Grain structure predictions for metallic additive manufacturing processes

Abstract

Additive manufacturing has transformed the way we think about component fabrication. Generating a geometry in a layer-by-layer fashion presents many advantages over traditional subtractive methods, but also presents many challenges pertaining to the highly localised and energetic nature of the heat source. Since the material passes through multiple heating and cooling cycles throughout the build, some of which completely melt and erase the microstructure, a dynamic simulation is necessary to determine the grain structure that emerges. Grains are generally, but not exclusively, highly textured with columnar grains commonly spanning multiple layers. Fast, efficient and parallelised envelope cellular automata based models are used to simulate the nucleation and growth of the individual crystals that comprise the grain structure, with trade-offs being made between intra-grain detail and computational efficiency so that meso-scale simulations are possible.
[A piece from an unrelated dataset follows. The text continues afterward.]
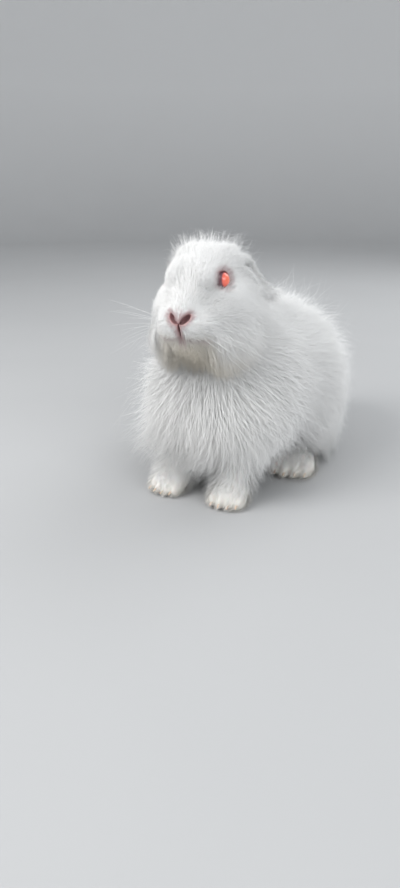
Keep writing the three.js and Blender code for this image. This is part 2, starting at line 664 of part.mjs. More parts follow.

Simplified, but physically sound thermal models are used to predict the thermal conditions at the melt pool periphery, which are weakly coupled to the grain growth model. Dendrite tip kinetics models are used to determine alloy specific growth laws as a function of local undercooling. The effect of various processing parameters on as-solidified grain size, morphology and texture are investigated for aluminium alloys 3D printed by laser powder bed fusion.